The Taliban has told the US it must keep the August 31 deadline to withdraw remaining troops, after 20 years in Afghanistan.

Australia warns Kabul residents to avoid Kabul airport due to security risk

The Australian government has now changed its advice for Australian citizens and visa holders in Kabul, urging them to avoid travelling to Kabul International Airport. 

Australia extracted 1,200 people from Kabul in the last 24 hours, bringing the total number of people evacuated over the past week to 4,000. 

Foreign Minister Marise Payne says the scenes are “extremely distressing” and human rights advocates warn people left behind could die.

“We do understand that this is an extremely distressing situation for Australians, Australian family members still in Kabul, people with visas and for family and friends who are here in Australia,” Ms Payne said. 

More than 400 evacuees have made it to Australian soil since August 18, after being airlifted via Dubai.

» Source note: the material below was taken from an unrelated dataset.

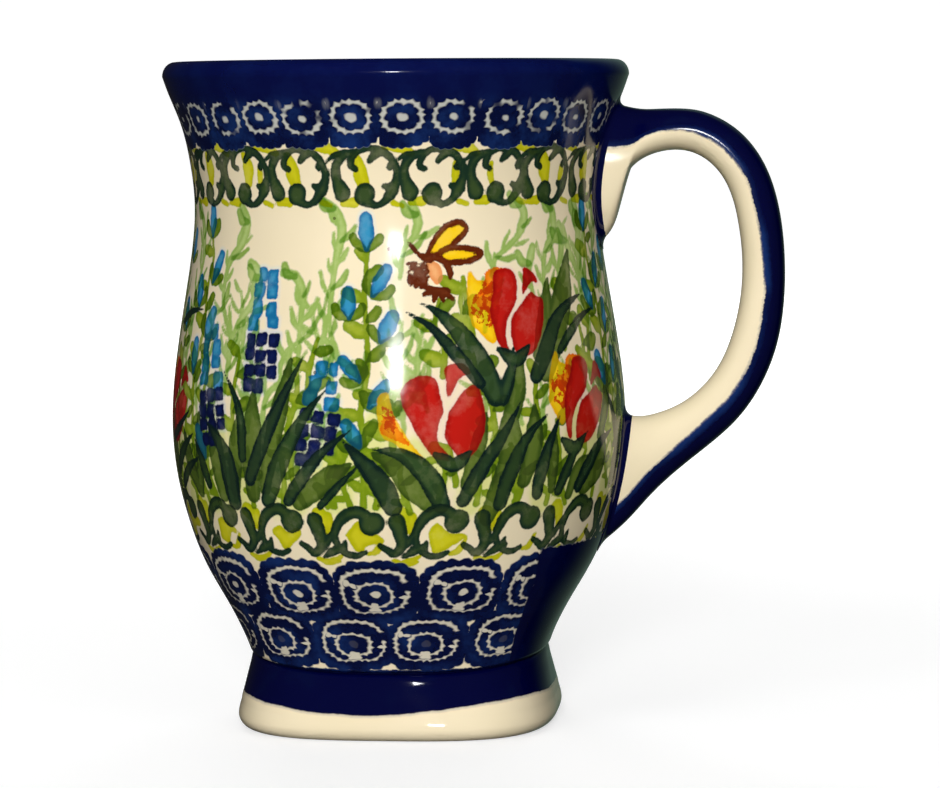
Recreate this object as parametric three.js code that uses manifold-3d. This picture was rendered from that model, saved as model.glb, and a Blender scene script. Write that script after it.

Home Affairs Minister Karen Andrews said Australia is aiming to get as many people as possible out of Afghanistan.

“The situation there is absolutely diabolical so we will do what we can for as long as we can,” she said.

Australia said it would resettle 3,000 Afghan refugees within the humanitarian intake of 13,750.

Refugee and human rights advocates are urging the government to increase the number of places for Afghan refugees to at least 20,000 – on par with the UK and Canada.